_Data for processing:_

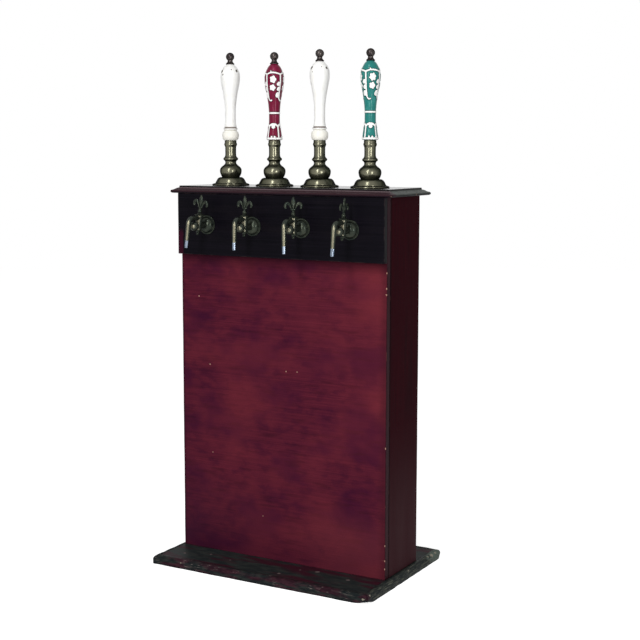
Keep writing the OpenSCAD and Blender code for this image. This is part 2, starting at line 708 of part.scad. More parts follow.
module tap_body(k) color(old_brass) difference() {
    drop = spout_drop[k - 1];
    union() {
        rod_y(tail_r, -plug_out, 0);
        rod_y(shank_r, -1, shank_end - fascia_y);
        translate([0, -plug_out, 0]) {
            translate([0, 0, barrel_low]) cylinder(r = barrel_r * 0.92, h = barrel_foot);
            translate([0, 0, barrel_low + barrel_foot]) cylinder(r1 = barrel_r * 0.92, r2 = barrel_r,
                h = barrel_top - barrel_low - barrel_foot - barrel_lip);
            translate([0, 0, barrel_top - barrel_lip]) cylinder(r = barrel_r * 1.12, h = barrel_lip);
        }
        translate([0, -lobe_out, -1]) sphere(r = lobe_r);
        translate([0, 0, spout_rise]) rod_y(spout_r, -spout_out + bend_r, -plug_out);
        spout_bend(spout_r);
        translate([0, -spout_out, -drop])
            cylinder(r1 = spout_end_r, r2 = spout_r, h = spout_rise - bend_r + drop);
    }
    translate([0, -plug_out, barrel_low - 1]) cylinder(r = plug_r + fit, h = barrel_top - barrel_low + 2);
    rod_y(shank_r / 2, -plug_out, shank_end - fascia_y + 1);
    translate([0, 0, spout_rise]) rod_y(spout_bore_r, -spout_out + bend_r, -plug_out);
    spout_bend(spout_bore_r);
    translate([0, -spout_out, -drop - 1])
        cylinder(r = spout_bore_r, h = spout_rise - bend_r + drop + 1);
}

module spout_bend(r) translate([0, -spout_out + bend_r, spout_rise - bend_r]) rotate([90, 0, 90])
    rotate([0, 0, 90]) rotate_extrude(angle = 90) translate([bend_r, 0]) circle(r = r);

// Sides of a nozzle, with a ring groove near its mouth, as shares of its radius and length
nozzle_side = [[1, 0.13], [0.89, 0.145], [0.89, 0.165], [1, 0.18], [1, 0.85], [1.11, 0.88], [1.11, 1]];

module nozzles() color(silver) for (k = PULLS) tap_place(k)
    translate([0, -spout_out, -spout_drop[k - 1] - nozzle_l]) difference() {
        lathe(concat(arc([nozzle_r * 0.78, nozzle_r * 0.22], nozzle_r * 0.22, -90, 0, 5),
            sized(nozzle_side, nozzle_r, nozzle_l)));
        translate([0, 0, -1]) cylinder(r = spout_bore_r, h = nozzle_l + 2);
    }

module tail_nuts() color(old_brass) for (k = PULLS) tap_place(k) difference() {
    hex_y(nut_flat_r, inner_front - fascia_y, inner_front - fascia_y + nut_t);
    rod_y(shank_r + 0.02, -1, shank_end - fascia_y);
}

// Key: a plug with a collar and bead, topped by a fleur-de-lis, held by a nut below.
// The flower is drawn in shares of its height: the middle leaf from foot to point,
// and one side petal, which rises from the band, curls over and ends in a drooping tip
middle_leaf = [[0.045, 0], [0.052, 0.14], [0.075, 0.26], [0.12, 0.42], [0.138, 0.56], [0.11, 0.71],
    [0.055, 0.85], [0, 0.95]];
side_petal = [[0.04, 0.05], [0.08, 0.24], [0.14, 0.42], [0.22, 0.54], [0.35, 0.6], [0.47, 0.55],
    [0.545, 0.44], [0.545, 0.31], [0.49, 0.2], [0.42, 0.17], [0.385, 0.22], [0.42, 0.3], [0.435, 0.38],
    [0.405, 0.45], [0.345, 0.47], [0.28, 0.41], [0.22, 0.28], [0.15, 0.13], [0.08, 0.03]];
band_w = 0.36;
band_z = 0.11;
band_h = 0.09;
stem_in = 4;
stem_w = 7;

module fleur_outline() {
    leaf_side = curve(sized(middle_leaf, fleur_h, fleur_h), 3);
    polygon(concat(leaf_side, [for (i = [len(leaf_side) - 2:-1:0]) [-leaf_side[i][0], leaf_side[i][1]]]));
    for (s = [-1, 1]) polygon(curve(sized(side_petal, s * fleur_h, fleur_h), 3));
    translate([0, fleur_h * (band_z + band_h / 2)]) square([band_w, band_h] * fleur_h, center = true);
    translate([-stem_w / 2, -stem_in]) square([stem_w, stem_in + fleur_h * band_z + 1]);
}

// Collar and bead under the flower, as shares of the plug's radius
key_collar = [[1.92, 0], [2.02, 0.1], [2.06, 0.22], [2.02, 0.34], [1.54, 0.52], [1, 0.77], [0.71, 1.02]];
bead_out = 0.92;
flower_z = 2.46;
key_neck = [[0.55, 2.7], [0.55, 2.92]];

module tap_key(k) color(old_brass) translate([0, -plug_out, 0]) rotate([0, 0, key_turn(k)]) {
    head_z = barrel_top + 0.4;
    washer_t = plug_r * 0.31;
    nut_h = plug_r * 0.86;
    translate([0, 0, barrel_low - 0.4]) cylinder(r = plug_r, h = head_z - barrel_low + 0.4);
    translate([0, 0, head_z]) lathe(concat(curve(sized(key_collar, plug_r, plug_r)),
        arc([0, plug_r * 1.69], plug_r * bead_out, -45, 50, 8), sized(key_neck, plug_r, plug_r)));
    translate([0, 0, head_z + plug_r * flower_z]) rotate([90, 0, 0])
        linear_extrude(fleur_t, center = true) fleur_outline();
    translate([0, 0, barrel_low - 0.4 - washer_t]) cylinder(r = plug_r * 1.34, h = washer_t);
    translate([0, 0, barrel_low - 0.4 - washer_t - nut_h]) cylinder(r = plug_r * 0.83, h = nut_h, $fn = 6);
    translate([0, 0, barrel_low - 0.4 - washer_t - nut_h - plug_r * 0.4]) sphere(r = plug_r * 0.68);
}

module at_pull(k) translate([pull_x(k), 0, top_z]) children();
module at_pump(k) translate([pull_x(k), 0, 0]) children();

plinth_board();
plinth_edging();
front_panel();
left_side();
right_side();
top_board();
fascia_board();
pump_shelf();
case_battens();
case_hinge_leaves();
back_door();
door_hinge_leaves();
door_knob();
pivot_pins();
cylinder_caps();
rosettes();
nozzles();
tail_nuts();
outlet_pipes();
inlet_tails();
for (k = PULLS) {
    at_pull(k) bell();
    at_pull(k) column();
    at_pull(k) lever();
    at_pull(k) color(GRIP_COLOURS[k - 1]) grip(k);
    at_pull(k) finial(k);
    at_pump(k) piston();
    at_pump(k) crosshead();
    at_pump(k) translate([0, 0, cyl_z]) cylinder_shape(k);
    tap_place(k) tap_body(k);
    tap_place(k) tap_key(k);
}
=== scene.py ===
"""Looks of a four-pull beer engine: an old wooden case with porcelain grips and brass taps."""
import json
from math import cos, radians, sin

import bmesh
import bpy
import numpy as np
from mathutils import Euler, Matrix, Vector


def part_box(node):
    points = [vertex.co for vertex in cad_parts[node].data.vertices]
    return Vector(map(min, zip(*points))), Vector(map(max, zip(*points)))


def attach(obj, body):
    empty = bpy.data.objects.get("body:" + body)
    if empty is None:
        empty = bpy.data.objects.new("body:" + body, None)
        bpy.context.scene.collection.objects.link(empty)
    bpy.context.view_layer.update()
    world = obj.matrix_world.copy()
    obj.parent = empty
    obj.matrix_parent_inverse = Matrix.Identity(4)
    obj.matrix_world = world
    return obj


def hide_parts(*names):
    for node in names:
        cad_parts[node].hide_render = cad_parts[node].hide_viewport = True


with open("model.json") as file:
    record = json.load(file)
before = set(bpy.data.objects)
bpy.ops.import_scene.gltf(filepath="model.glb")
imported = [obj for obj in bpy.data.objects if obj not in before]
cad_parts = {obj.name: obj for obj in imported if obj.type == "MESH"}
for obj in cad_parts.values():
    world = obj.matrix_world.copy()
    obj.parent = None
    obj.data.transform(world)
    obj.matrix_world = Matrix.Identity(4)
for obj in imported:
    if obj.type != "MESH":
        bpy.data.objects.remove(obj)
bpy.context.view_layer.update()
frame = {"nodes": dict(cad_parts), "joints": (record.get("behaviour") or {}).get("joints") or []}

# Plinth board
# A flat softwood board under the whole case. It was stained maroon, then painted grey-green, and
# the paint has rubbed through in places and is scraped along the front.


class Shade:
    """One output of a shader node. A sum written on it adds Math nodes to the same finish."""

    def __init__(self, finish, socket):
        self.finish = finish
        self.socket = socket

    def math(self, operation, *values):
        """A Math node of that operation on those values."""
        return self.finish.node("Math", {"operation": operation}, dict(enumerate(values)))

    def __add__(self, other):
        return self.math("ADD", self, other)

    def __radd__(self, other):
        return self.math("ADD", other, self)

    def __sub__(self, other):
        return self.math("SUBTRACT", self, other)

    def __rsub__(self, other):
        return self.math("SUBTRACT", other, self)

    def __mul__(self, other):
        return self.math("MULTIPLY", self, other)

    def __rmul__(self, other):
        return self.math("MULTIPLY", other, self)

    def __abs__(self):
        return self.math("ABSOLUTE", self)

    def most(self, other):
        """The greater of the two."""
        return self.math("MAXIMUM", self, other)

    def step(self, low, high):
        """0 below low, 1 above high, and a smooth curve between. With low above high it falls."""
        if low > high:
            return 1 - self.step(high, low)
        return self.finish.node(
            "MapRange",
            {"interpolation_type": "SMOOTHSTEP"},
            {"Value": self, "From Min": low, "From Max": high},
        )


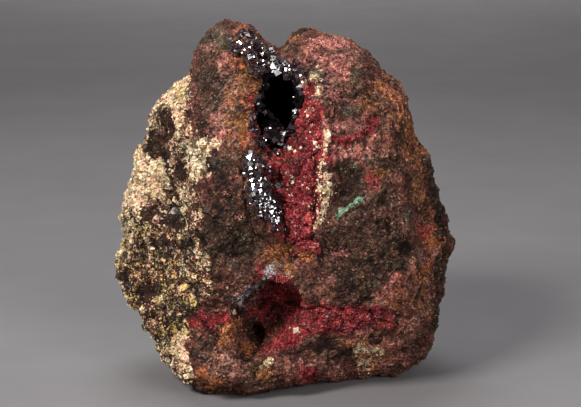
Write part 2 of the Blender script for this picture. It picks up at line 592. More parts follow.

_Given exercise:_
Repeat word for word the lines from the line with "zip(*points))), Vector(map(max, zip(*points)))" to the line with "bpy.context.scene.collection.objects.link(empty)", both lines included.

_Output below:_
    return Vector(map(min, zip(*points))), Vector(map(max, zip(*points)))


def attach(obj, body):
    empty = bpy.data.objects.get("body:" + body)
    if empty is None:
        empty = bpy.data.objects.new("body:" + body, None)
        bpy.context.scene.collection.objects.link(empty)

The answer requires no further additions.